Return every record exactly as written.

[begin GIVEN RECORDS]

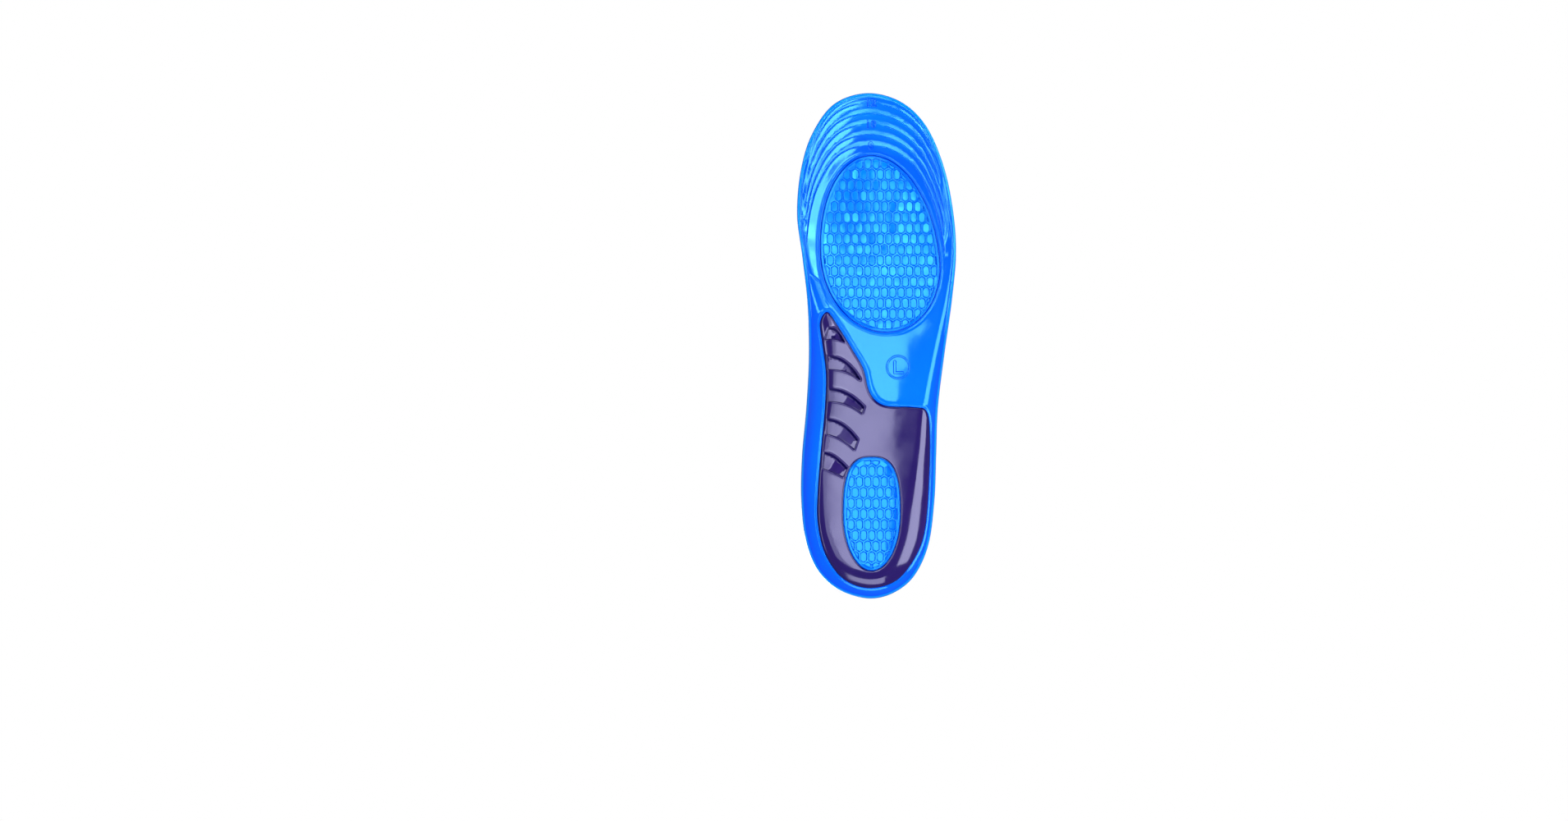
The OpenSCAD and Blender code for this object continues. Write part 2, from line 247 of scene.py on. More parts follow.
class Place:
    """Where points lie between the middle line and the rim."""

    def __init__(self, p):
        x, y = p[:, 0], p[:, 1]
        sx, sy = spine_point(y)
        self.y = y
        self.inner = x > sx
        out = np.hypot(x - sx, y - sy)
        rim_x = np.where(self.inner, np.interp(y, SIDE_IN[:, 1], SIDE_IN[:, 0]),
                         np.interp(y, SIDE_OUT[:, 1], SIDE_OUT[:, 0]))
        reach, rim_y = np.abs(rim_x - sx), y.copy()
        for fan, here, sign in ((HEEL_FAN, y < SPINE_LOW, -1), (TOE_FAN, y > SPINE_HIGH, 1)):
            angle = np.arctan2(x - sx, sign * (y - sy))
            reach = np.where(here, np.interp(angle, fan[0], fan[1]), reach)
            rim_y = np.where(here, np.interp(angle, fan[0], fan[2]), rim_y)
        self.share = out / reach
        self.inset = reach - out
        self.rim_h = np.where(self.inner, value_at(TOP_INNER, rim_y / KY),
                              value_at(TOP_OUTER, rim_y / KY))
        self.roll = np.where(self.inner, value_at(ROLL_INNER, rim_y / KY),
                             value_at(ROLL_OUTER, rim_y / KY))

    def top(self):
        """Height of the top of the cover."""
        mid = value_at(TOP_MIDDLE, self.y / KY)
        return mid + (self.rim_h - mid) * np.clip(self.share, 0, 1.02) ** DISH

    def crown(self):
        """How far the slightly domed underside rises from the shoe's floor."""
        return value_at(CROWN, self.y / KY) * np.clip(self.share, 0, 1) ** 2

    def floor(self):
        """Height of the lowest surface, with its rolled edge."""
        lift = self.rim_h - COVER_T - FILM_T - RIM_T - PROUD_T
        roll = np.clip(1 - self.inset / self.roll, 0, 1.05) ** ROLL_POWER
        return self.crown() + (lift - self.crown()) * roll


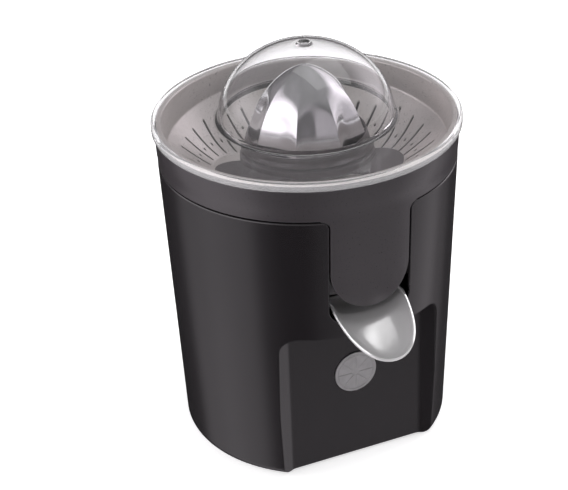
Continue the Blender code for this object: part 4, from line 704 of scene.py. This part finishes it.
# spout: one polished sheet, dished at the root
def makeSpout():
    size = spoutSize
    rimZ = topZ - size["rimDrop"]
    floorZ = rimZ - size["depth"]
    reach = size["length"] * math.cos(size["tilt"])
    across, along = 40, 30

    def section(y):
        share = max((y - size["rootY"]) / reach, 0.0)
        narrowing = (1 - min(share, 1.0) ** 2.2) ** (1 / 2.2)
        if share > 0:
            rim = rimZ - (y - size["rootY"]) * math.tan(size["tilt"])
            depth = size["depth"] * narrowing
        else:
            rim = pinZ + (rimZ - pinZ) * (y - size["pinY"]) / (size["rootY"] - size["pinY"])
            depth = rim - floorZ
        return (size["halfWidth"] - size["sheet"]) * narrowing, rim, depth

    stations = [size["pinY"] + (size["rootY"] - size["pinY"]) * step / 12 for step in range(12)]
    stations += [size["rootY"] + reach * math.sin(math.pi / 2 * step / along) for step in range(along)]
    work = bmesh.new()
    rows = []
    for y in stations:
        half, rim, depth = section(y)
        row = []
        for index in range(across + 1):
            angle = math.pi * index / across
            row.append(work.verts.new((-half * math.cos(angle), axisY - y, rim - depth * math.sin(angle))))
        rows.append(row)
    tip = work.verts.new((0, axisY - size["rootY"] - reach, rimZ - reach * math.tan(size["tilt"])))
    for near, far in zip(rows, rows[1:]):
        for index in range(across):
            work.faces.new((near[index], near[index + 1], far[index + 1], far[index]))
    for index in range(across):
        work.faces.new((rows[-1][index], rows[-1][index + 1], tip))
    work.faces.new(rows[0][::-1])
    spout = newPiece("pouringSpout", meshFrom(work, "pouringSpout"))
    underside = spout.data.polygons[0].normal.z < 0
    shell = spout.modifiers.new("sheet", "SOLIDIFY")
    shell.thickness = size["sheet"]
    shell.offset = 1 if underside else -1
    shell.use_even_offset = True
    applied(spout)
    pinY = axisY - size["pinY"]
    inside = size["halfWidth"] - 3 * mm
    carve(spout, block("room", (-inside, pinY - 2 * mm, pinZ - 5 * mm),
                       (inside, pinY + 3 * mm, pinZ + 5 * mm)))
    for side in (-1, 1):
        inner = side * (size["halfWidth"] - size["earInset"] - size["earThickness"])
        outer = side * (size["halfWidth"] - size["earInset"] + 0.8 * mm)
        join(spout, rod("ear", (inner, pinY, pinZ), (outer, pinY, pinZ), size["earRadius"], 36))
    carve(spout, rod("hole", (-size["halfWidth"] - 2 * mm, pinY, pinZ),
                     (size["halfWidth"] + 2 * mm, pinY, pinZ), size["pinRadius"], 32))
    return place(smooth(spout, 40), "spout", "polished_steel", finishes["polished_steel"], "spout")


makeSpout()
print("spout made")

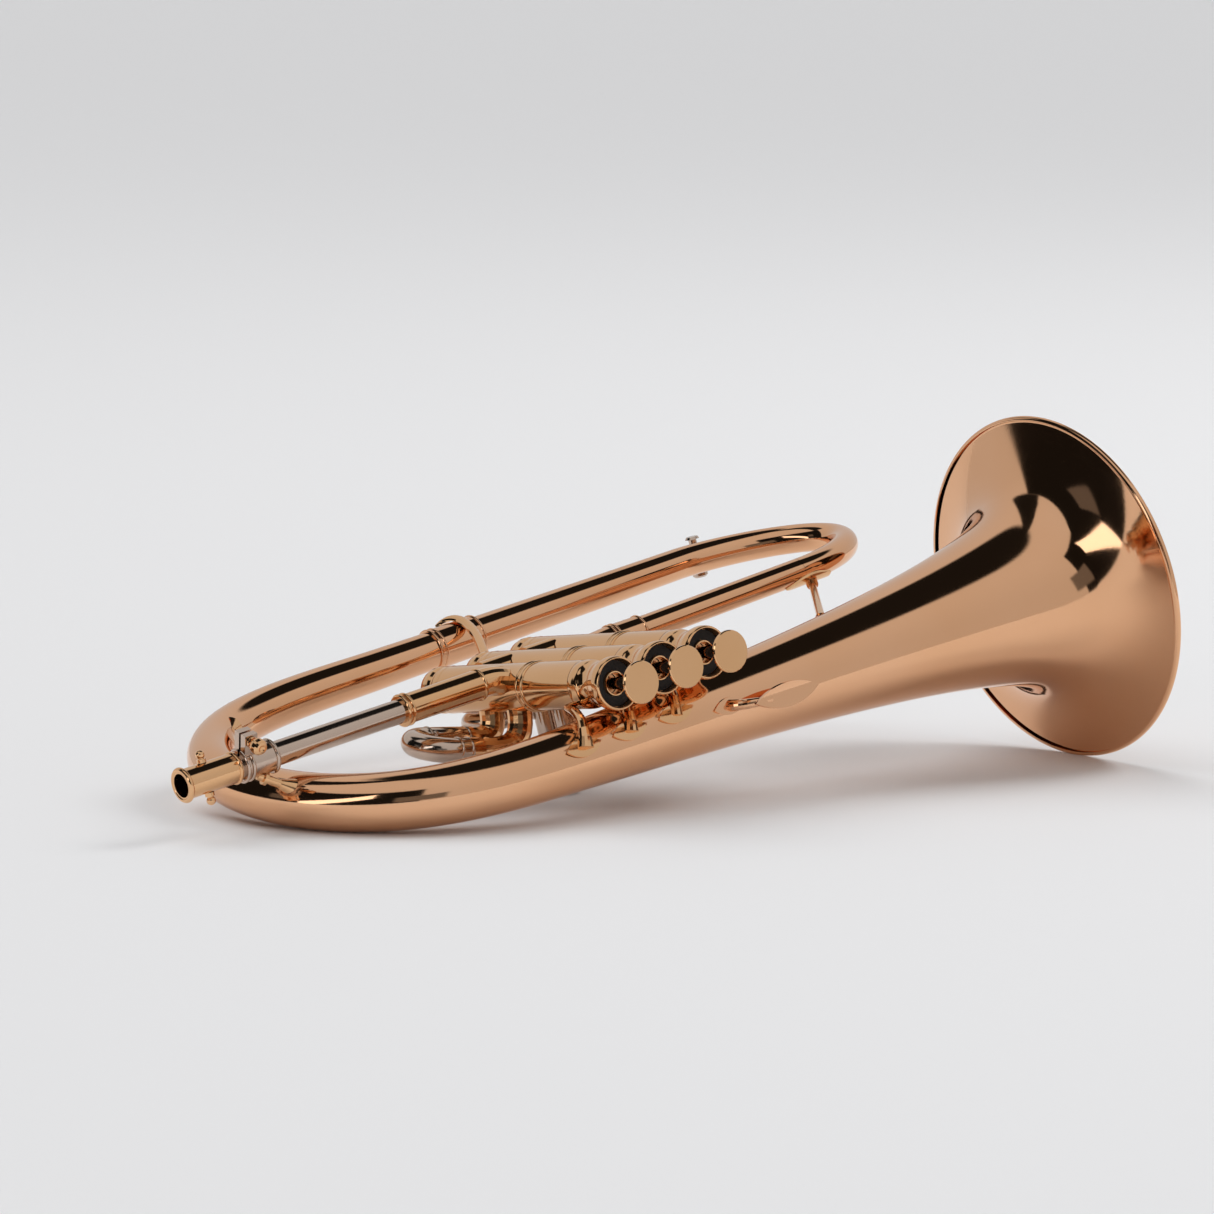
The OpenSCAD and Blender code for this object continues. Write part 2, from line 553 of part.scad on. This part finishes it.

[end GIVEN RECORDS]

— FULL RESPONSE —
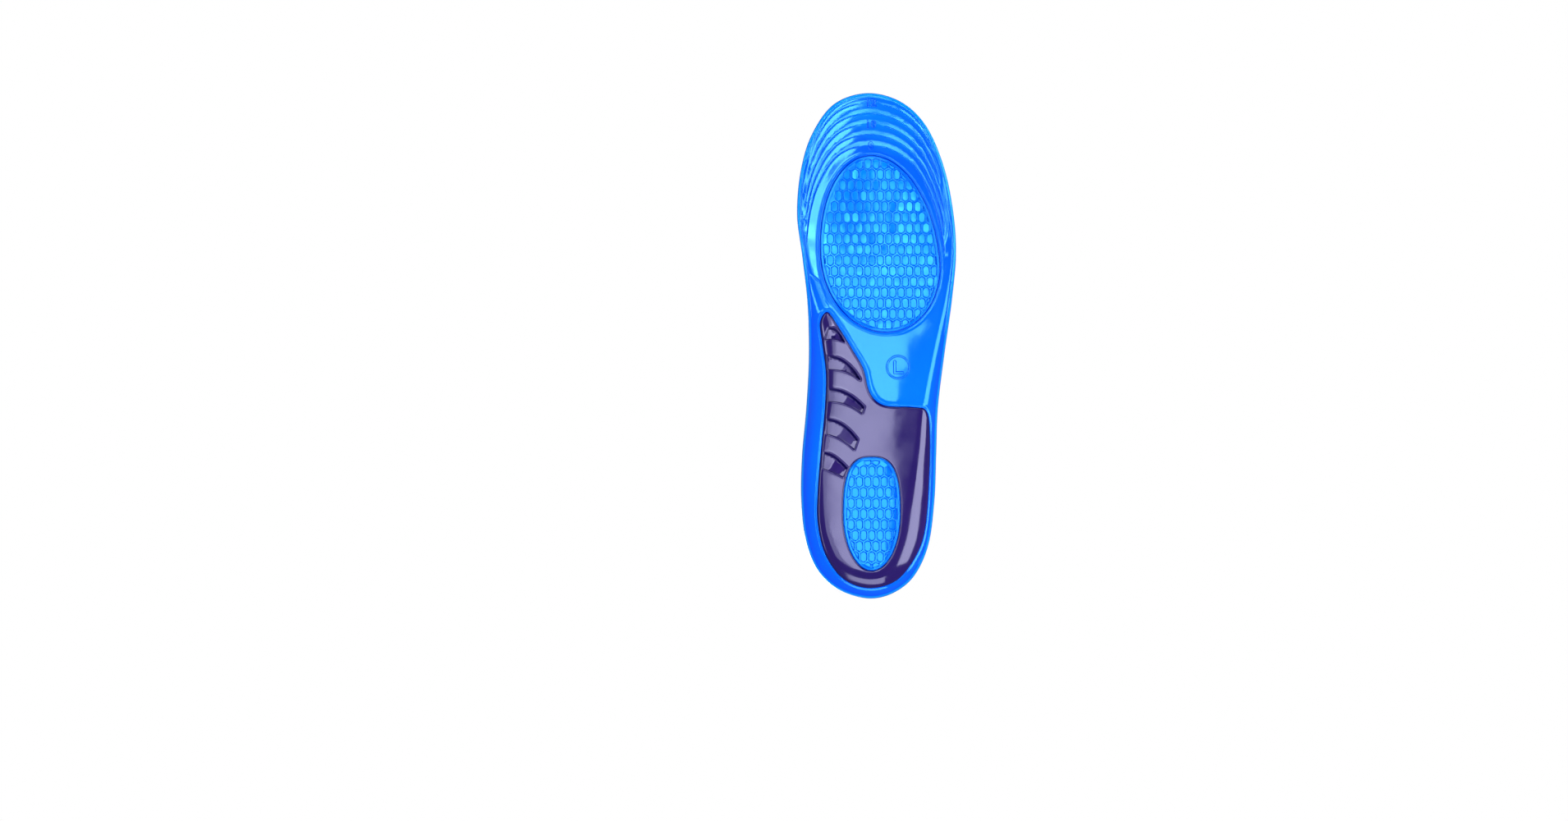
The OpenSCAD and Blender code for this object continues. Write part 2, from line 247 of scene.py on. More parts follow.
class Place:
    """Where points lie between the middle line and the rim."""

    def __init__(self, p):
        x, y = p[:, 0], p[:, 1]
        sx, sy = spine_point(y)
        self.y = y
        self.inner = x > sx
        out = np.hypot(x - sx, y - sy)
        rim_x = np.where(self.inner, np.interp(y, SIDE_IN[:, 1], SIDE_IN[:, 0]),
                         np.interp(y, SIDE_OUT[:, 1], SIDE_OUT[:, 0]))
        reach, rim_y = np.abs(rim_x - sx), y.copy()
        for fan, here, sign in ((HEEL_FAN, y < SPINE_LOW, -1), (TOE_FAN, y > SPINE_HIGH, 1)):
            angle = np.arctan2(x - sx, sign * (y - sy))
            reach = np.where(here, np.interp(angle, fan[0], fan[1]), reach)
            rim_y = np.where(here, np.interp(angle, fan[0], fan[2]), rim_y)
        self.share = out / reach
        self.inset = reach - out
        self.rim_h = np.where(self.inner, value_at(TOP_INNER, rim_y / KY),
                              value_at(TOP_OUTER, rim_y / KY))
        self.roll = np.where(self.inner, value_at(ROLL_INNER, rim_y / KY),
                             value_at(ROLL_OUTER, rim_y / KY))

    def top(self):
        """Height of the top of the cover."""
        mid = value_at(TOP_MIDDLE, self.y / KY)
        return mid + (self.rim_h - mid) * np.clip(self.share, 0, 1.02) ** DISH

    def crown(self):
        """How far the slightly domed underside rises from the shoe's floor."""
        return value_at(CROWN, self.y / KY) * np.clip(self.share, 0, 1) ** 2

    def floor(self):
        """Height of the lowest surface, with its rolled edge."""
        lift = self.rim_h - COVER_T - FILM_T - RIM_T - PROUD_T
        roll = np.clip(1 - self.inset / self.roll, 0, 1.05) ** ROLL_POWER
        return self.crown() + (lift - self.crown()) * roll


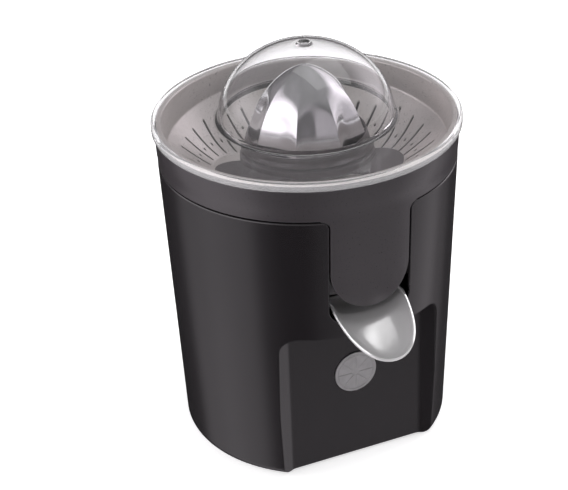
Continue the Blender code for this object: part 4, from line 704 of scene.py. This part finishes it.
# spout: one polished sheet, dished at the root
def makeSpout():
    size = spoutSize
    rimZ = topZ - size["rimDrop"]
    floorZ = rimZ - size["depth"]
    reach = size["length"] * math.cos(size["tilt"])
    across, along = 40, 30

    def section(y):
        share = max((y - size["rootY"]) / reach, 0.0)
        narrowing = (1 - min(share, 1.0) ** 2.2) ** (1 / 2.2)
        if share > 0:
            rim = rimZ - (y - size["rootY"]) * math.tan(size["tilt"])
            depth = size["depth"] * narrowing
        else:
            rim = pinZ + (rimZ - pinZ) * (y - size["pinY"]) / (size["rootY"] - size["pinY"])
            depth = rim - floorZ
        return (size["halfWidth"] - size["sheet"]) * narrowing, rim, depth

    stations = [size["pinY"] + (size["rootY"] - size["pinY"]) * step / 12 for step in range(12)]
    stations += [size["rootY"] + reach * math.sin(math.pi / 2 * step / along) for step in range(along)]
    work = bmesh.new()
    rows = []
    for y in stations:
        half, rim, depth = section(y)
        row = []
        for index in range(across + 1):
            angle = math.pi * index / across
            row.append(work.verts.new((-half * math.cos(angle), axisY - y, rim - depth * math.sin(angle))))
        rows.append(row)
    tip = work.verts.new((0, axisY - size["rootY"] - reach, rimZ - reach * math.tan(size["tilt"])))
    for near, far in zip(rows, rows[1:]):
        for index in range(across):
            work.faces.new((near[index], near[index + 1], far[index + 1], far[index]))
    for index in range(across):
        work.faces.new((rows[-1][index], rows[-1][index + 1], tip))
    work.faces.new(rows[0][::-1])
    spout = newPiece("pouringSpout", meshFrom(work, "pouringSpout"))
    underside = spout.data.polygons[0].normal.z < 0
    shell = spout.modifiers.new("sheet", "SOLIDIFY")
    shell.thickness = size["sheet"]
    shell.offset = 1 if underside else -1
    shell.use_even_offset = True
    applied(spout)
    pinY = axisY - size["pinY"]
    inside = size["halfWidth"] - 3 * mm
    carve(spout, block("room", (-inside, pinY - 2 * mm, pinZ - 5 * mm),
                       (inside, pinY + 3 * mm, pinZ + 5 * mm)))
    for side in (-1, 1):
        inner = side * (size["halfWidth"] - size["earInset"] - size["earThickness"])
        outer = side * (size["halfWidth"] - size["earInset"] + 0.8 * mm)
        join(spout, rod("ear", (inner, pinY, pinZ), (outer, pinY, pinZ), size["earRadius"], 36))
    carve(spout, rod("hole", (-size["halfWidth"] - 2 * mm, pinY, pinZ),
                     (size["halfWidth"] + 2 * mm, pinY, pinZ), size["pinRadius"], 32))
    return place(smooth(spout, 40), "spout", "polished_steel", finishes["polished_steel"], "spout")


makeSpout()
print("spout made")

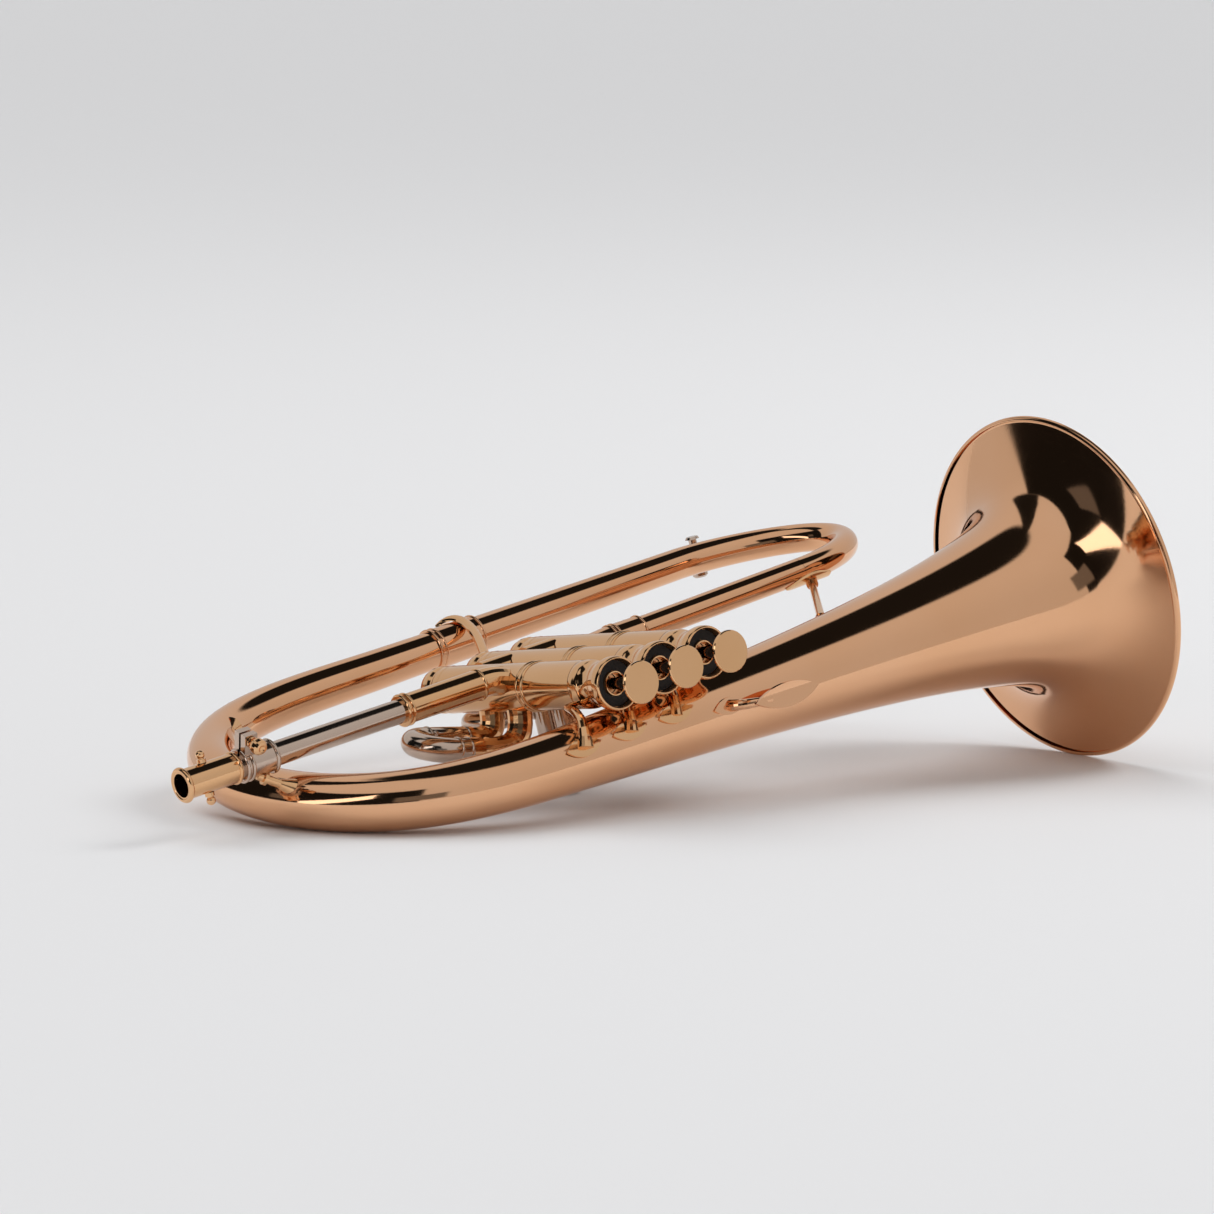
The OpenSCAD and Blender code for this object continues. Write part 2, from line 553 of part.scad on. This part finishes it.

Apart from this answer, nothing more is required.